Tuesday, 15 February 2011


A Personal Phone Call from the Mayor of Lyngby-Taarbæk County

Today, we were pleasantly surprised to receive a phone call at 8.30 pm which lasted for approx. 15-20 minutes from the Mayor, Søren P. Rasmussen, of Lyngby-Taarbæk Kommune, the county which we recide. We had written a letter to express our disappointment over the closure of the daycare for 3 weeks in the month of July this year, which will cause a lot of inconvenience for us in terms of juggling work and child care. The Mayor called and explained to us why they are doing that. They are encouraging or almost forcing Danish parents to take time off to spend with their children. Also they are facing budget shortage to run the daycare for the whole year. They would gather the children of those parents who need daycare into fewer daycare centres, so as to cut cost. We explained that we would prefer to pay more for the 3 weeks to keep the daycare open, but he explained that not all citizens can afford to make the extra payments, and he should take into account the needs and resources of other families. It also made us reflect and be more aware that we should think more of others, and that more payment can solve our problem, but not necessarily other families.

The Mayor spoke with me and asked if I would prefer to speak Danish or English. The willingness of him to go out of his way to speak in another language touched me a lot. He later spoke with my Significant Other, and we were both very touched by a Mayor who calls his citizens personally and listen to them. Our anger over the daycare closure issue subsided after this call. He has opened a dialogue and made us understand the issue from different angles.

This reminded me of another similar incident encountered by my friend, whose family moved to Lillerød last September. She told me that she had received a welcome visit from the county civil servant. During the visit, it came across clearly that they showed concern over how the new family is settling in, and how the toddler is coping. When they heard that my friend, who is Thai, is trying to speak Danish with her toddler, they kindly advised her to speak to the little boy in her own mother tongue, which is Thai. The generosity of Lillerød County to "decrease themselves" and "increase others" in language tolerance heap burning coal in my mind as described in Romans 12:17-21.

What a large society Denmark is. The fact that the civil servant in Lillerød went out of their way to visit a new family is really heart-warming and commendable. It is not the norm, of course, that we receive personal visits from the county administrator, and I have never had such an encounter.

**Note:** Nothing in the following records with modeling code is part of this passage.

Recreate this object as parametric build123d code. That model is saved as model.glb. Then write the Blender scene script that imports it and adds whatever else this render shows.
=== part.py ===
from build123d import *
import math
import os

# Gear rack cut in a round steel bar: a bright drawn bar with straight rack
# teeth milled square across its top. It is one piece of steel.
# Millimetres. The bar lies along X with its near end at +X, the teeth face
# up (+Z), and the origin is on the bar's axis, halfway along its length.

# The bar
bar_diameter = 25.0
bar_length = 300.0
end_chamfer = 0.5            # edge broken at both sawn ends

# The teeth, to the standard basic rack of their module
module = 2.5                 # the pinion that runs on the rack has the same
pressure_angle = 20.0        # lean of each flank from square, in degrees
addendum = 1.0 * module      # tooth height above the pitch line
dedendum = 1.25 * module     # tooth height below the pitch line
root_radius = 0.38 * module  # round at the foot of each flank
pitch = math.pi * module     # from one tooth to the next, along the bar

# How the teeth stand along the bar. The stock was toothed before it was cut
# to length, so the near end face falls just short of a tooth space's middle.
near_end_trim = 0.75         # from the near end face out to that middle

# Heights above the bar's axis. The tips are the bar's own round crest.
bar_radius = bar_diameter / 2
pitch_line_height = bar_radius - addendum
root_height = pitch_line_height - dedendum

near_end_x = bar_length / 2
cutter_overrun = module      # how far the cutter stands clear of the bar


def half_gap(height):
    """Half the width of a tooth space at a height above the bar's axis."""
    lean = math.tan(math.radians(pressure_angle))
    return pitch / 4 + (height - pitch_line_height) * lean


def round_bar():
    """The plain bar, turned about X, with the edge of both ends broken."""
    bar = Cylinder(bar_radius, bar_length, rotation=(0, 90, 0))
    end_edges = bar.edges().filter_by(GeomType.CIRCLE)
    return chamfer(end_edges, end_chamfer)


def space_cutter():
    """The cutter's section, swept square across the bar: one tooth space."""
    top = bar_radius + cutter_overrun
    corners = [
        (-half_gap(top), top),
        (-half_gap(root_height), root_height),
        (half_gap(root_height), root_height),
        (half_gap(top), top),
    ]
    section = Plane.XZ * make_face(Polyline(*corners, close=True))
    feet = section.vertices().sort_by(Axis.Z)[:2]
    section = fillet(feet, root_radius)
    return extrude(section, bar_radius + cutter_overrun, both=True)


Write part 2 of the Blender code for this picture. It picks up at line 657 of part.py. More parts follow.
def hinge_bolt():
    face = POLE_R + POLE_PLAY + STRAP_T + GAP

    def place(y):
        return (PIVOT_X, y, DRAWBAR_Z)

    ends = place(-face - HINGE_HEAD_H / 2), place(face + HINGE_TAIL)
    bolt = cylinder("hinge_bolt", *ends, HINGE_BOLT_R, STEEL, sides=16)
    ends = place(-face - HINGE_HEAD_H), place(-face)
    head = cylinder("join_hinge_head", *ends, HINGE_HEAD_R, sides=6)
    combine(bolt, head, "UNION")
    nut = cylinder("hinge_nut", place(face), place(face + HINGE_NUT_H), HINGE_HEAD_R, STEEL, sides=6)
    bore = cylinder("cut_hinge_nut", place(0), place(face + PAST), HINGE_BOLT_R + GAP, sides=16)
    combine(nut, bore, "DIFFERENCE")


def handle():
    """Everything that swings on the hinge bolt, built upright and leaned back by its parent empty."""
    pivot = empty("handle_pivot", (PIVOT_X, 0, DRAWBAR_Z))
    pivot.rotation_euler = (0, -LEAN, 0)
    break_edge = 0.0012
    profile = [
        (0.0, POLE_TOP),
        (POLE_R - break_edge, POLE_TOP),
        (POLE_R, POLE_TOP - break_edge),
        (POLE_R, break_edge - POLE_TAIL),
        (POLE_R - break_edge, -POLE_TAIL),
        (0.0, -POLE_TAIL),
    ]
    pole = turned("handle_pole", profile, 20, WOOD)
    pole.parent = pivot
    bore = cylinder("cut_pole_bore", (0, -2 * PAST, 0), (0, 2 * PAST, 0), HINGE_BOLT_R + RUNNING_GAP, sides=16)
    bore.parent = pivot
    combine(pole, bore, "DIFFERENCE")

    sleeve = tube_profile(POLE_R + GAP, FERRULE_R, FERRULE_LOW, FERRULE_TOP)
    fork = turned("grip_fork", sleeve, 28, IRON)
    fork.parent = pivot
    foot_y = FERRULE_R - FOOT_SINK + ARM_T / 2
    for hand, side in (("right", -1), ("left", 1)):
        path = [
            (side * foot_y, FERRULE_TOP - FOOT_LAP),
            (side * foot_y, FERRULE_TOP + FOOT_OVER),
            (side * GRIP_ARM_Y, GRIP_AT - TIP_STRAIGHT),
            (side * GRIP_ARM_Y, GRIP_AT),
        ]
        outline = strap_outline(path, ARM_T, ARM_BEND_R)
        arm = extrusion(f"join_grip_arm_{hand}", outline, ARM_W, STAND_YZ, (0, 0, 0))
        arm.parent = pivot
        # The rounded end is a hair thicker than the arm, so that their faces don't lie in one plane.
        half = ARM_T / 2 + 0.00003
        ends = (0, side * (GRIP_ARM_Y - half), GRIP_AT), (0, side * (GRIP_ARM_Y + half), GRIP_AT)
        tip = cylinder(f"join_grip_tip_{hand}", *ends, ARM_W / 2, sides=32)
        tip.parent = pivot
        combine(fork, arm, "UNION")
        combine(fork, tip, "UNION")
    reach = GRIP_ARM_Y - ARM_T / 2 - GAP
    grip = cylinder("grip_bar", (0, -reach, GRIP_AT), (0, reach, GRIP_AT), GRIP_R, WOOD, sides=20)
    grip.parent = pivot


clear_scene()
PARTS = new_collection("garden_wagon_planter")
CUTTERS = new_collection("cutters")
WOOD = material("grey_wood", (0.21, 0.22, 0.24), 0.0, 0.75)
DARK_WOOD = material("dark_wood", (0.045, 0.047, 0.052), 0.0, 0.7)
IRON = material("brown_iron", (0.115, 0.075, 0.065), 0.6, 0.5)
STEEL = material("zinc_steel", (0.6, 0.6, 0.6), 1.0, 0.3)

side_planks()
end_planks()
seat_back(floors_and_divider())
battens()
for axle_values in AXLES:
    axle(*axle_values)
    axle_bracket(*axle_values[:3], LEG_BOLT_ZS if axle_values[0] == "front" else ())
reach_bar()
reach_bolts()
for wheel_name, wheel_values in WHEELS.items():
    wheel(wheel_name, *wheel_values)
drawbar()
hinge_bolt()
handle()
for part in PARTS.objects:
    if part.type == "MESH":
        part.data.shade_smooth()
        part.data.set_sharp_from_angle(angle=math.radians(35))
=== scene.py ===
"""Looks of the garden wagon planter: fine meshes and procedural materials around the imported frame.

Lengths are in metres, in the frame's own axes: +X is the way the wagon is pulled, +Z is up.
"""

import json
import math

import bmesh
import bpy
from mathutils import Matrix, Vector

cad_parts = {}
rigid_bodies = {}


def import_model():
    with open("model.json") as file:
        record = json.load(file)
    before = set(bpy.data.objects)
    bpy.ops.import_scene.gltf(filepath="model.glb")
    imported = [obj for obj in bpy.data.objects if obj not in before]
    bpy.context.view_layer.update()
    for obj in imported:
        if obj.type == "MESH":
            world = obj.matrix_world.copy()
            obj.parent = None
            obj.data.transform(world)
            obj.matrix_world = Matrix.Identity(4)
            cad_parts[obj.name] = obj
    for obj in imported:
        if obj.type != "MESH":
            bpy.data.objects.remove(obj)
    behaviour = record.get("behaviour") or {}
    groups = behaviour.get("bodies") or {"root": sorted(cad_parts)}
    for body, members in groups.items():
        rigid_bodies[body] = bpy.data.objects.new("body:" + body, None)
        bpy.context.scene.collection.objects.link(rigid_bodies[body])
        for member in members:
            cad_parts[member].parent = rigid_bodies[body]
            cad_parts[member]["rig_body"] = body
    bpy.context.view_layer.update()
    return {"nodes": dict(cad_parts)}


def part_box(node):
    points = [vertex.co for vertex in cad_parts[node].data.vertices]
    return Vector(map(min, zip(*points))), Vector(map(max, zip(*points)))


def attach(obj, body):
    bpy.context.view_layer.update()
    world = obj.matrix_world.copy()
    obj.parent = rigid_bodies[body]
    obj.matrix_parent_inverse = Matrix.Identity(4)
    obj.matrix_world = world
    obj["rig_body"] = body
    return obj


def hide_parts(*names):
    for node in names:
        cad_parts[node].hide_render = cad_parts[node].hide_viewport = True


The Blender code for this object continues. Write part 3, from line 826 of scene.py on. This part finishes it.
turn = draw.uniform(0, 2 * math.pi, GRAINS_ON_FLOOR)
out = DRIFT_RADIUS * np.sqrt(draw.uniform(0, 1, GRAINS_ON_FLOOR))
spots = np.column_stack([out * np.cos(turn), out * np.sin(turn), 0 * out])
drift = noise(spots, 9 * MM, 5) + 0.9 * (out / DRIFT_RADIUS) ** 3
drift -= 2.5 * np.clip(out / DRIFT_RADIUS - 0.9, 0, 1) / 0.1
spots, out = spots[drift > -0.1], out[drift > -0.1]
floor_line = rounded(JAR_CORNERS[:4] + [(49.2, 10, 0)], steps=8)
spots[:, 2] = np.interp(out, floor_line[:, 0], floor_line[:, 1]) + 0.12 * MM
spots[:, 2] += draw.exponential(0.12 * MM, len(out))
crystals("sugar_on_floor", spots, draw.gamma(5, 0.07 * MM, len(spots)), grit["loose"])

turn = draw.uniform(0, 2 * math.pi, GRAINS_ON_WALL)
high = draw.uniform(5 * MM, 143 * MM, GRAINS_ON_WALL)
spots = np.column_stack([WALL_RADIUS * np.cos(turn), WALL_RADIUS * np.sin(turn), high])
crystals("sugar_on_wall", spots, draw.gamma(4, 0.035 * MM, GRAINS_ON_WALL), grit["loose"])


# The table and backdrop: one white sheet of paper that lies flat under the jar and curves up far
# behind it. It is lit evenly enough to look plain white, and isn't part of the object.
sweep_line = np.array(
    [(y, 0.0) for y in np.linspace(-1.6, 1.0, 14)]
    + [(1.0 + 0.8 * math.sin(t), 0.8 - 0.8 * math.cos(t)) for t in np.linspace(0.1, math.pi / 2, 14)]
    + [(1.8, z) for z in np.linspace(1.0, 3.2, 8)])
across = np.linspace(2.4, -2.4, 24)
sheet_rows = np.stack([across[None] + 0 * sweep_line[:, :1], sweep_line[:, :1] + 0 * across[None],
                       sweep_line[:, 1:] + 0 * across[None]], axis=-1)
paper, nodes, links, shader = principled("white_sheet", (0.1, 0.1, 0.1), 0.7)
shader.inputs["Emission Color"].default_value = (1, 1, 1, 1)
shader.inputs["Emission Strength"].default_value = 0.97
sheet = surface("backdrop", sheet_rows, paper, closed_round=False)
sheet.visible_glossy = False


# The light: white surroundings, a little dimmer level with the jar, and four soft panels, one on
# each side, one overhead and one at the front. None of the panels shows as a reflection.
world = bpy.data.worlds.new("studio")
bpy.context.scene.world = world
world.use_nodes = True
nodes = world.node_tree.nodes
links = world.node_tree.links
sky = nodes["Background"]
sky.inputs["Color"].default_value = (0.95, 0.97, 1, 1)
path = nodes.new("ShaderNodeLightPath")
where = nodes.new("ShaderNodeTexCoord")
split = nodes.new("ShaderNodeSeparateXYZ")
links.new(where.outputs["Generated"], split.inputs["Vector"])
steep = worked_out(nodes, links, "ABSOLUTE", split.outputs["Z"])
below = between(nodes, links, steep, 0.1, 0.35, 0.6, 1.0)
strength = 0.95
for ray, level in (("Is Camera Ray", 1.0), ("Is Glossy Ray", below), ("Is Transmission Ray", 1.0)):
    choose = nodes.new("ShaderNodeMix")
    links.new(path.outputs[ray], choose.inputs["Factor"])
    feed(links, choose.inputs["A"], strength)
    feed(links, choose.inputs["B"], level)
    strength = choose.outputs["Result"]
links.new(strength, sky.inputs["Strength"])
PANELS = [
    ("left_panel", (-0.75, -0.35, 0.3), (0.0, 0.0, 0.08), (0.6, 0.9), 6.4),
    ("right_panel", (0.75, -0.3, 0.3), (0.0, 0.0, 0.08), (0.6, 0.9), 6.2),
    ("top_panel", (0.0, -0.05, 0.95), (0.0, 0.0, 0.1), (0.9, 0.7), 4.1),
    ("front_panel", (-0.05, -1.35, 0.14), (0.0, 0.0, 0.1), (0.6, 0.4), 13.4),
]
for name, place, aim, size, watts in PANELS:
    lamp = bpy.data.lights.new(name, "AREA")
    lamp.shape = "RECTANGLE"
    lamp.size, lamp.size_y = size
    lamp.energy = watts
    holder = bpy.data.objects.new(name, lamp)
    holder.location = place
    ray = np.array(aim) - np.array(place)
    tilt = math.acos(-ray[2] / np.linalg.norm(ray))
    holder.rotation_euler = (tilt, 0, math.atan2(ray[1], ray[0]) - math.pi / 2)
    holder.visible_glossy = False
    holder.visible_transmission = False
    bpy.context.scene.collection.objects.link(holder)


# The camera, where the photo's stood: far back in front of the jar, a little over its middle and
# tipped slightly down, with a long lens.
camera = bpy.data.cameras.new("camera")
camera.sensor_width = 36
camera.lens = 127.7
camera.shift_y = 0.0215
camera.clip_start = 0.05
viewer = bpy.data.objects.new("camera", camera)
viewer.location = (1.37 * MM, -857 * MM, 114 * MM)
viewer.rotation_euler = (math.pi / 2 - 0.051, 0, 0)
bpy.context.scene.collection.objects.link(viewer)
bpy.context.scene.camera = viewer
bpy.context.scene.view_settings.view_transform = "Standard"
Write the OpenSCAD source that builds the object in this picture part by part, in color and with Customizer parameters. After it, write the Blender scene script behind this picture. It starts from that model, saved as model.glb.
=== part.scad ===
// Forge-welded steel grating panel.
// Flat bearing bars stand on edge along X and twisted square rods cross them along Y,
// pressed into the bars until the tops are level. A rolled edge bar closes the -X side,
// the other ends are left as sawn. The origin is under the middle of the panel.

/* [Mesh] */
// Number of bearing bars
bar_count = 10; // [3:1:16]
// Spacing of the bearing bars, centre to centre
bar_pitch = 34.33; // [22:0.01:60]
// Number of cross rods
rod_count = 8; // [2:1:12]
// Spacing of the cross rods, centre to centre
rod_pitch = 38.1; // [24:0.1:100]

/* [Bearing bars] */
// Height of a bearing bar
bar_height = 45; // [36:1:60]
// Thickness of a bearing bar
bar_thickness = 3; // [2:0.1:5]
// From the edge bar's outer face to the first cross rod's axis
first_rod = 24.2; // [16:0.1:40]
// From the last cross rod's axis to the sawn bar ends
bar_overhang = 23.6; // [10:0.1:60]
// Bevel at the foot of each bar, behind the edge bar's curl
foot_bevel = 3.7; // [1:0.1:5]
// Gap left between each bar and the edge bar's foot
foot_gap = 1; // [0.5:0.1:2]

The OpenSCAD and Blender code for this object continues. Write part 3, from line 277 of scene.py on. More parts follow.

In most countries, money works to solve many things, but not here in Denmark. The more well-to-do are treated equally and cannot pay their way out. I am beginning to appreciate this more and more, as it keeps the more well-to-dos more level-headed in Denmark.

How many countries in the world would one see such a humble Mayor personally calling his citizens, even the foreigners? I don't think there are many. I wonder how it is like in Singapore, since I am away from home for 10 years now?

Denmark is not a perfect country, but when the going gets tough being an immigrant in a foreign country, which is now my second home, may I always remember all the kind, sincere and wonderful Danes that I have met along the way from my ex-boss Louise Kruger Koefod to the civil servant in Lillerød County and our own Mayor, the generosity of the Danish state in providing me with totally free master education and the various scholarships I have received from the various Danish foundations.

There is bright future for Denmark, with such a wise, sincere, hard-working and caring politician and ministers in high position, setting a good example top-down.

May I learn to have a large heart like many Danes and the larger Danish society.